▶ **Dataset extract**
━━━━━━━━━━━━━━━━
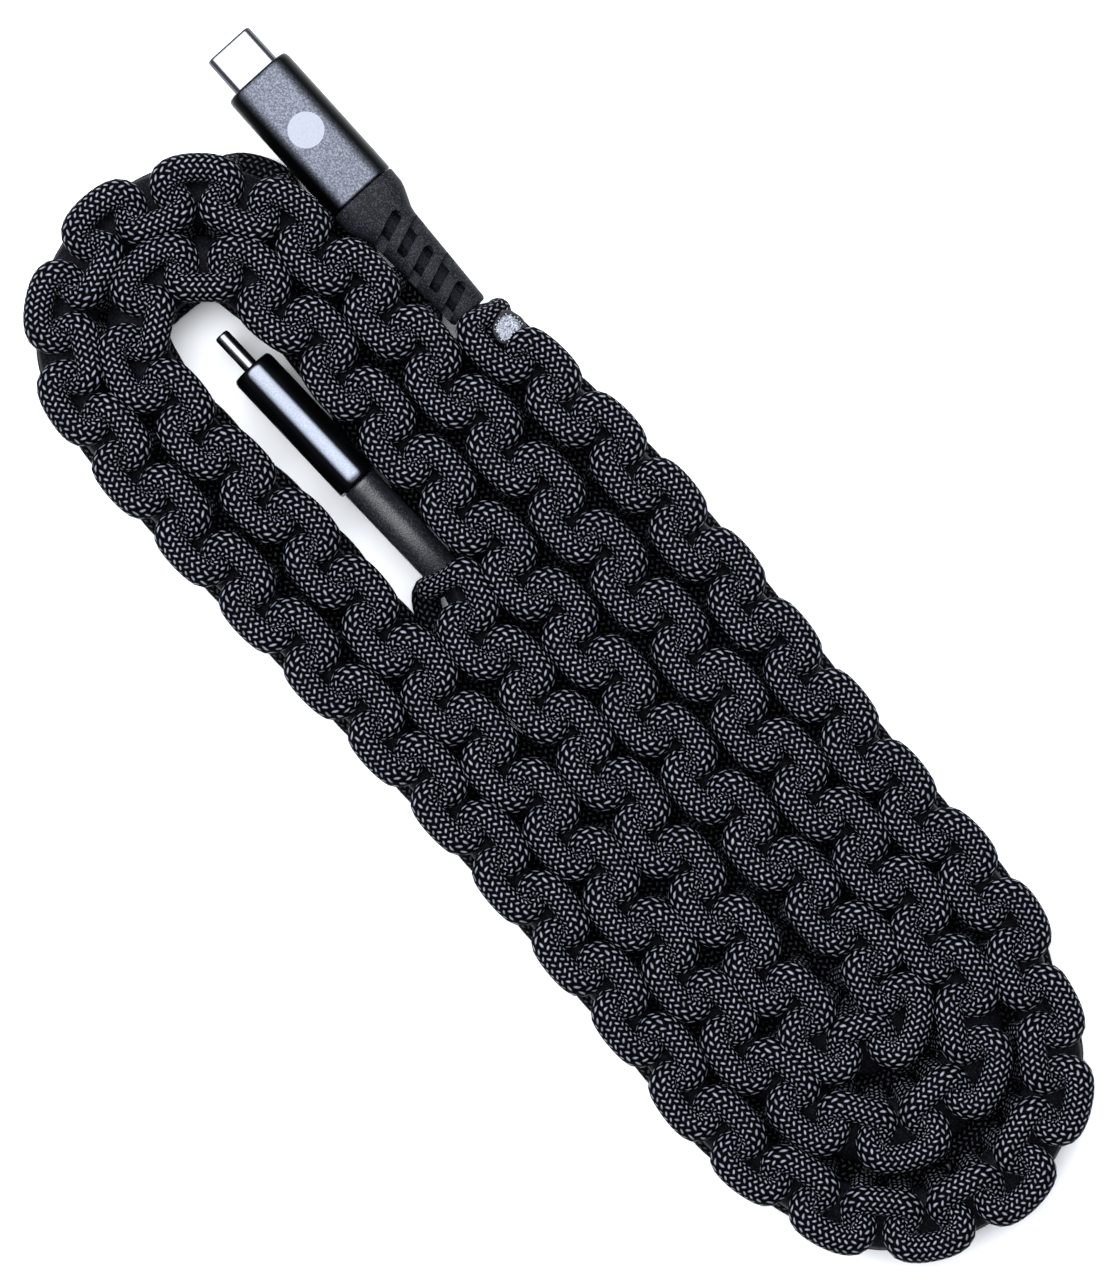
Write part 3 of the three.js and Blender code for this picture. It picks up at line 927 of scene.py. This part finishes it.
class Plug:
    """One plug's own directions: along runs from its boot's cord end to its tip."""

    def __init__(self, name, joint, through, boot_length, shoulder):
        self.name = name
        self.shoulder = shoulder  # how far from the seam the housing starts to run straight
        self.origin = Vector(JOINTS[joint]["pos_m"])
        self.along = Vector(MOUNTS[f"{name}_front_face"]["axis"]).normalized()
        self.through = Vector(through)
        self.across = self.along.cross(self.through)
        self.boot_length = boot_length
        self.seam = boot_length + SEAM
        self.nose = self.seam + settings().plug.body_length

    def point(self, along, across, through):
        return tuple(self.origin + self.along * along + self.across * across + self.through * through)

    def ring(self, along, width, thickness, corner):
        return [self.point(along, across, through) for across, through in outline(width, thickness, corner)]


# Boots: metres from the cord's end, then shares of the housing's width and thickness.
SLOTTED_BOOT = [
    (0.0, 0.52, 0.78), (0.0004, 0.56, 0.82), (0.008, 0.62, 0.83), (0.0166, 0.69, 0.84),
    (0.0176, 0.72, 0.85), (0.0206, 0.94, 0.955), (0.0216, 0.985, 0.985), (0.0238, 1.0, 1.0),
    (0.0240, 0.985, 0.98),
]
PLAIN_BOOT = [
    (0.0, 0.46, 0.76), (0.0004, 0.50, 0.80), (0.010, 0.62, 0.82), (0.019, 0.74, 0.83), (0.0198, 0.76, 0.84),
    (0.0200, 0.74, 0.82),
]
SLOT_PLACES = [(0.0174 - 0.0036 * i, 1 if i % 2 else -1) for i in range(5)]
SLOT_SIZE = (0.0072, 0.0017)
SLOT_OFFSET = 0.0012  # how far a slot lies towards the edge it opens to
SLOT_SLANT = math.radians(21)
SLOT_DEPTHS = (0.0007, 0.006)  # from the boot's middle plane: where a slot ends and where its cutter does


def add_housing(plug, sizes):
    """A hollow housing with a rounded nose and a mouth for the shell."""
    width, thickness, corner = sizes.body_width, sizes.body_thickness, sizes.body_corner
    outside = [
        (plug.seam, 0.98, 0.975), (plug.seam + 0.0002, 1, 1), (plug.seam + plug.shoulder, 1, 1),
        (plug.nose - 0.0012, 1, 1), (plug.nose - 0.0009, 1, 1),
        (plug.nose - 0.00035, 0.985, 0.972), (plug.nose - 0.0001, 0.96, 0.935), (plug.nose, 0.935, 0.90),
    ]
    rings = [plug.ring(along, width * a, thickness * b, corner * b) for along, a, b in outside]
    gap = 0.0002
    mouth = (
        sizes.shell_width + gap, sizes.shell_thickness + gap, sizes.shell_thickness * SHELL_ROUNDNESS
    )
    inside = (width - 2 * WALL, thickness - 2 * WALL, corner - WALL)
    rings += [plug.ring(plug.nose, *mouth), plug.ring(plug.nose - 0.0012, *mouth)]
    rings += [plug.ring(plug.nose - 0.0013, *inside), plug.ring(plug.seam, *inside)]
    return loft(f"{plug.name}_body", rings, closed=True)


def add_shell(plug, sizes):
    """The folded steel tube that goes into a socket, its lip rolled in."""
    width, thickness = sizes.shell_width, sizes.shell_thickness
    tip, back, wall = plug.nose + sizes.shell_shown, plug.nose - 0.005, SHELL_WALL
    shape = [
        (back, 0), (tip - 0.0005, 0), (tip - 0.0002, 0.00005), (tip - 0.00005, 0.00014), (tip, 0.00026),
        (tip - 0.0001, 0.00040), (tip - 0.0004, wall * 1.3), (tip - 0.001, wall), (back, wall),
    ]
    rings = [
        plug.ring(
            along, width - 2 * inset, thickness - 2 * inset, (thickness - 2 * inset) * SHELL_ROUNDNESS
        )
        for along, inset in shape
    ]
    return loft(f"{plug.name}_steel_tube", rings, closed=True)


def add_boot(plug, sizes, profile, slotted):
    """The tapered strain relief round the cable."""
    width, thickness, corner = sizes.body_width, sizes.body_thickness, sizes.body_corner
    rings = [plug.ring(along, width * a, thickness * b, corner * b) for along, a, b in profile]
    bore = settings().cord.jacket + 0.0001
    rings += [plug.ring(along, bore, bore, bore * 0.49) for along in (plug.boot_length, 0.0)]
    boot = loft(f"{plug.name}_strain_relief", rings, closed=True)
    return carved(boot, joined("slot_cutter", slot_cutters(plug))) if slotted else boot


def slot_cutters(plug):
    """Slanted slots through both faces of a boot, open to one edge and then the other in turn."""
    cutters = []
    lean, reach = math.sin(SLOT_SLANT), math.cos(SLOT_SLANT)
    for place, side in SLOT_PLACES:
        flat = [
            (
                place + (a + side * SLOT_OFFSET) * lean + b * reach,
                (a + side * SLOT_OFFSET) * reach - b * lean,
            )
            for a, b in outline(*SLOT_SIZE, SLOT_SIZE[1] * 0.48, 5)
        ]
        for face in (-1, 1):
            rings = [[plug.point(u, c, face * depth) for u, c in flat] for depth in SLOT_DEPTHS]
            cutters.append(loft("slot", rings))
    return cutters


class CABLE_OT_plugs(bpy.types.Operator):
    """Add both plugs' housings, shells and strain reliefs."""

    bl_idname = "charging_cable.plugs"
    bl_label = "Plugs"

    def execute(self, context):
        sizes = settings().plug
        steel = satin_steel("shell_steel", tuple(sizes.steel_colour), 0.22)
        body, bright_body, boot_colour = (
            tuple(colour) for colour in (sizes.body_colour, sizes.edge_highlight_colour, sizes.boot_colour)
        )
        # Both housings paint shade round their rounded sides; the second housing's narrow range also paints a
        # highlight along the top of its edge.
        matt = anodised_metal("matt_anodised", body, 0.40, (0.80, 0.97))
        bright = anodised_metal("anodised_with_painted_highlight", bright_body, 0.30, (0.94, 0.985), 0.12)
        rough = moulded_rubber("boot_rubber", boot_colour, shine=0.05)
        smooth = moulded_rubber("smooth_boot_rubber", boot_colour, roughness=0.30, shine=0.34)
        first = Plug("plug_a", "plug_a_swing", (0, 0, 1), SLOTTED_BOOT[-1][0], shoulder=0.0003)
        second = Plug("plug_b", "plug_b_lift", (0, -1, 0), PLAIN_BOOT[-1][0], shoulder=0.0012)
        for plug, profile, metal, rubber in (
            (first, SLOTTED_BOOT, matt, rough), (second, PLAIN_BOOT, bright, smooth),
        ):
            name = plug.name
            finished(add_housing(plug, sizes), metal, name, [f"{name}_housing"])
            finished(add_shell(plug, sizes), steel, name, [f"{name}_shell"])
            boot = add_boot(plug, sizes, profile, slotted=plug is first)
            finished(boot, rubber, None, [f"{name}_boot"])
            plug.point(0, 0, 0)
            plug.point(0.005, 0, 0)
            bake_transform(boot)
        return {"FINISHED"}


# ---------- the melted end ----------
CUT_PLACE = (1.44, 0.00195)  # the half knot it lies beside, and how far to the left of the strap's middle
CUT_HEIGHT = 0.0068  # above the strap's axis
FIBRES = 80
CORE_RADIUS = 0.0019
GOLDEN_ANGLE = 137.508  # degrees from one fibre to the next


class CABLE_OT_cut_end(bpy.types.Operator):
    """Add the pale fibres of the strand's cut end and the ring of melted sheath round them."""

    bl_idname = "charging_cable.cut_end"
    bl_label = "Cut end"

    def execute(self, context):
        foot = self.foot()
        fibres = [self.fibre(foot, index) for index in range(FIBRES)]
        core = joined("paracord_core_end", [self.bundle(foot), *fibres])
        finished(core, cut_fibres("cut_fibres"), CORD_BODY)
        finished(self.collar(foot), melted_sheath("melted_sheath"), CORD_BODY)
        return {"FINISHED"}

    def foot(self):
        along, aside = np.array([along_at(CUT_PLACE[0])]), np.array([CUT_PLACE[1]])
        return Vector(STRAP.place(along, aside, np.array([0.0]))[0]) + Vector((0, 0, CUT_HEIGHT))

    def circle(self, centre, radius, height, sides=20, waves=0.0):
        ring = []
        for i in range(sides):
            turn = 2 * math.pi * i / sides
            reach = radius * (1 + waves * (math.sin(3 * turn) + 0.6 * math.sin(5 * turn + 1)))
            x, y = centre.x + reach * math.cos(turn), centre.y + reach * math.sin(turn)
            ring.append((x, y, centre.z + height))
        return ring

    def bundle(self, foot):
        shape = [
            (0.0018, -0.0010), (0.00185, 0.0), (0.0015, 0.0001), (0.0009, 0.0002), (0.0003, 0.0002),
        ]
        rings = [self.circle(foot, radius, height, waves=0.09) for radius, height in shape]
        return loft("bundle", rings)

    def fibre(self, foot, index):
        """One bundle of fibres, standing out of the core a little more than the next."""
        reach = CORE_RADIUS * math.sqrt((index + 0.5) / FIBRES)
        turn = math.radians(GOLDEN_ANGLE * index)
        length = 0.00085 - 0.18 * reach + 0.00022 * math.sin(5.1 * index)
        centre = foot + Vector((reach * math.cos(turn), reach * math.sin(turn), 0))
        lean = Vector((math.cos(turn), math.sin(turn), 0)) * 0.12 * reach
        shape = [
            (0.00012, -0.0004), (0.00013, length - 0.00006), (0.00009, length),
            (0.00003, length + 0.00003),
        ]
        rings = [
            self.circle(centre + lean * (height > 0), radius, height, 6) for radius, height in shape
        ]
        return loft("fibre", rings)

    def collar(self, foot):
        shape = [
            (0.0023, -0.0016), (0.0026, -0.0006), (0.00258, 0.0), (0.00235, 0.0003), (0.0020, 0.00035),
            (0.00185, 0.0001), (0.0018, -0.0004), (0.0018, -0.0016),
        ]
        rings = [self.circle(foot, radius, height, 28, waves=0.05) for radius, height in shape]
        return loft("melted_ring", rings, closed=True)


# ---------- the rest of the model's own pieces ----------
def plain_finishes():
    """A material for each kind of CAD piece that is shown as it is."""
    plug = settings().plug
    steel = satin_steel("inner_steel", tuple(plug.steel_colour))
    return {
        "shell": steel,
        "housing": anodised_metal("inner_anodised", tuple(plug.body_colour), 0.42, (0.8, 0.97)),
        "boot": moulded_rubber("inner_boot_rubber", tuple(plug.boot_colour), shine=0.06),
        "insulator": hard_moulding("insulator_moulding", (0.012, 0.012, 0.013)),
        "contact": gold_plate("contact_plate"),
        "latch": steel,
        "board": circuit_board("board_mask"),
        "chip": hard_moulding("chip_moulding", (0.015, 0.015, 0.016), 0.6),
        "capacitor": hard_moulding("capacitor_ceramic", (0.46, 0.32, 0.19), 0.4),
        "shield_can": steel,
        "inner_mould": hard_moulding("inner_moulding", (0.72, 0.70, 0.63)),
        "crimp_ring": steel,
        "jacket": moulded_rubber("jacket_end_rubber", (0.002, 0.002, 0.003), shine=0.03),
        "power_wire": hard_moulding("red_insulation", (0.43, 0.022, 0.016)),
        "data_plus_wire": hard_moulding("green_insulation", (0.025, 0.26, 0.07)),
        "ground_wire": hard_moulding("black_insulation", (0.022, 0.022, 0.024)),
        "data_minus_wire": hard_moulding("white_insulation", (0.79, 0.79, 0.77)),
        "sensing_wire": hard_moulding("blue_insulation", (0.026, 0.105, 0.43)),
        "mark": printed_ink("printed_mark"),
        "cover": hard_moulding("cover_core", (0.01, 0.01, 0.012)),
    }


class CABLE_OT_model_pieces(bpy.types.Operator):
    """Give every piece that the CAD model shows its own finish."""

    bl_idname = "charging_cable.model_pieces"
    bl_label = "Model pieces"

    def execute(self, context):
        finishes = plain_finishes()
        for name, node in frame["nodes"].items():
            kinds = [kind for kind in finishes if kind in name]
            if not kinds:
                raise RuntimeError(f"{name} has no finish")
            node.data.materials.clear()
            node.data.materials.append(finishes[kinds[0]])
        return {"FINISHED"}


# ---------- the add-on ----------
OPERATORS = [
    CABLE_OT_stage, CABLE_OT_cable, CABLE_OT_sleeve, CABLE_OT_knots, CABLE_OT_plugs, CABLE_OT_cut_end,
    CABLE_OT_model_pieces,
]


class CABLE_PT_panel(bpy.types.Panel):
    """Lists the cable's settings and pieces."""

    bl_idname = "CABLE_PT_panel"
    bl_label = "Charging cable"
    bl_space_type = "VIEW_3D"
    bl_region_type = "UI"
    bl_category = "Cable"

    def draw(self, context):
        cable = context.scene.charging_cable
        for group in (cable.cord, cable.plug, cable.stage):
            box = self.layout.box()
            for name in group.__annotations__:
                box.prop(group, name)
        for operator in OPERATORS:
            self.layout.operator(operator.bl_idname)


CLASSES = [CordSettings, PlugSettings, StageSettings, CableSettings, *OPERATORS, CABLE_PT_panel]


def register():
    for each in CLASSES:
        bpy.utils.register_class(each)
    bpy.types.Scene.charging_cable = bpy.props.PointerProperty(type=CableSettings)


def unregister():
    del bpy.types.Scene.charging_cable
    for each in reversed(CLASSES):
        bpy.utils.unregister_class(each)


def main():
    register()
    for operator in OPERATORS:
        group, name = operator.bl_idname.split(".")
        getattr(getattr(bpy.ops, group), name)()


if __name__ == "__main__":
    main()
━━━━━━━━━━━━━━━━
Reproduce, please, the lines of the material from its first line down to the line containing "SLOT_DEPTHS = (0.0007, 0.006)", keeping both ends and nothing beyond them.

▶ **Response below**
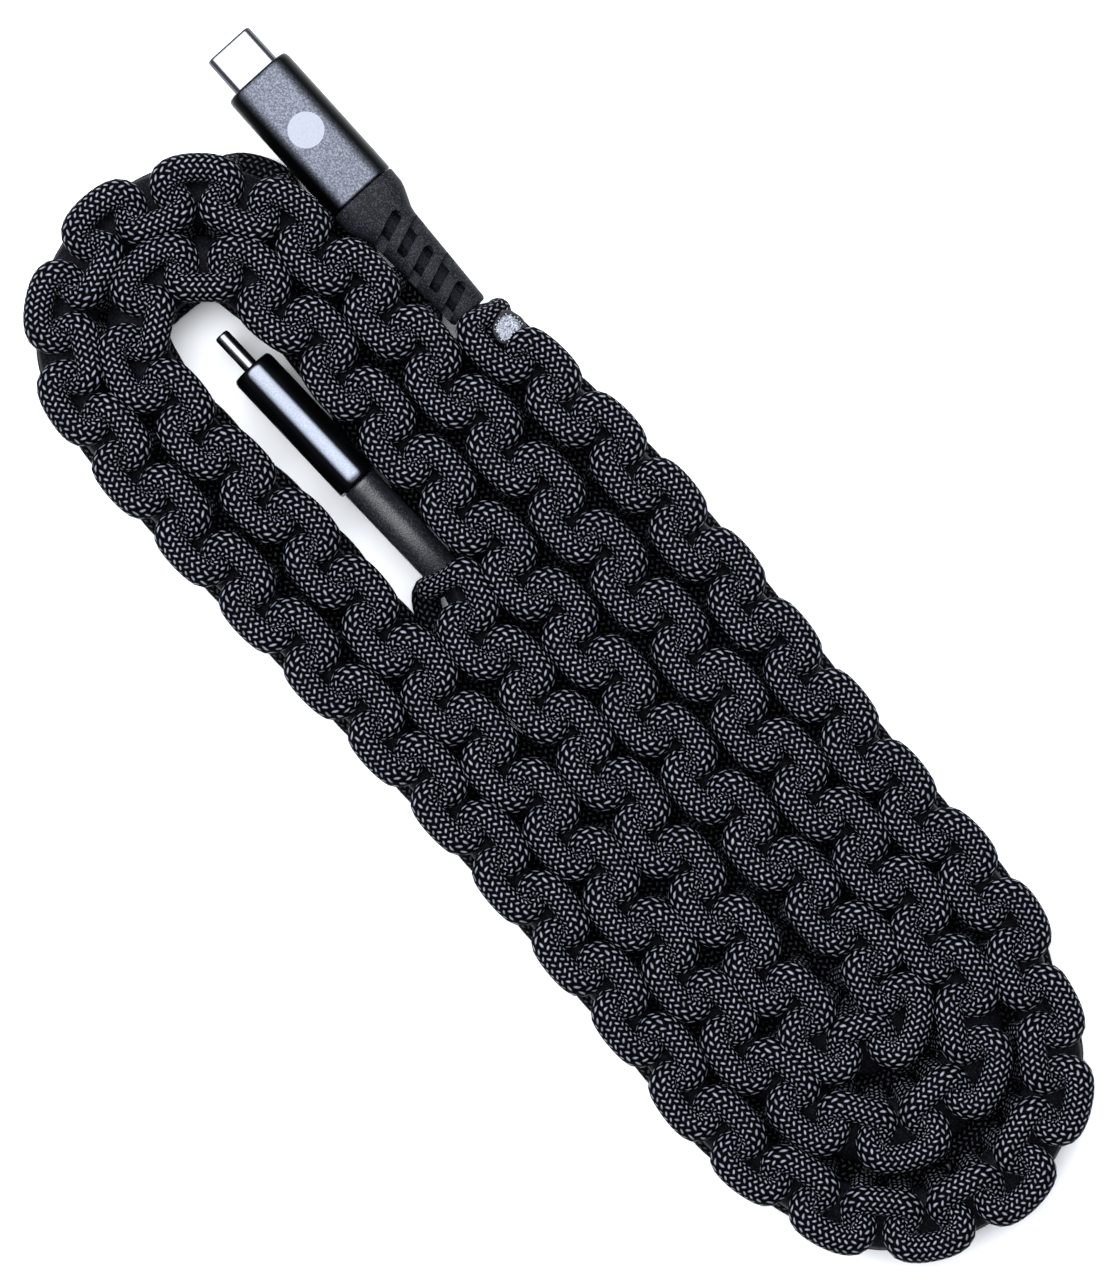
Write part 3 of the three.js and Blender code for this picture. It picks up at line 927 of scene.py. This part finishes it.
class Plug:
    """One plug's own directions: along runs from its boot's cord end to its tip."""

    def __init__(self, name, joint, through, boot_length, shoulder):
        self.name = name
        self.shoulder = shoulder  # how far from the seam the housing starts to run straight
        self.origin = Vector(JOINTS[joint]["pos_m"])
        self.along = Vector(MOUNTS[f"{name}_front_face"]["axis"]).normalized()
        self.through = Vector(through)
        self.across = self.along.cross(self.through)
        self.boot_length = boot_length
        self.seam = boot_length + SEAM
        self.nose = self.seam + settings().plug.body_length

    def point(self, along, across, through):
        return tuple(self.origin + self.along * along + self.across * across + self.through * through)

    def ring(self, along, width, thickness, corner):
        return [self.point(along, across, through) for across, through in outline(width, thickness, corner)]


# Boots: metres from the cord's end, then shares of the housing's width and thickness.
SLOTTED_BOOT = [
    (0.0, 0.52, 0.78), (0.0004, 0.56, 0.82), (0.008, 0.62, 0.83), (0.0166, 0.69, 0.84),
    (0.0176, 0.72, 0.85), (0.0206, 0.94, 0.955), (0.0216, 0.985, 0.985), (0.0238, 1.0, 1.0),
    (0.0240, 0.985, 0.98),
]
PLAIN_BOOT = [
    (0.0, 0.46, 0.76), (0.0004, 0.50, 0.80), (0.010, 0.62, 0.82), (0.019, 0.74, 0.83), (0.0198, 0.76, 0.84),
    (0.0200, 0.74, 0.82),
]
SLOT_PLACES = [(0.0174 - 0.0036 * i, 1 if i % 2 else -1) for i in range(5)]
SLOT_SIZE = (0.0072, 0.0017)
SLOT_OFFSET = 0.0012  # how far a slot lies towards the edge it opens to
SLOT_SLANT = math.radians(21)
SLOT_DEPTHS = (0.0007, 0.006)  # from the boot's middle plane: where a slot ends and where its cutter does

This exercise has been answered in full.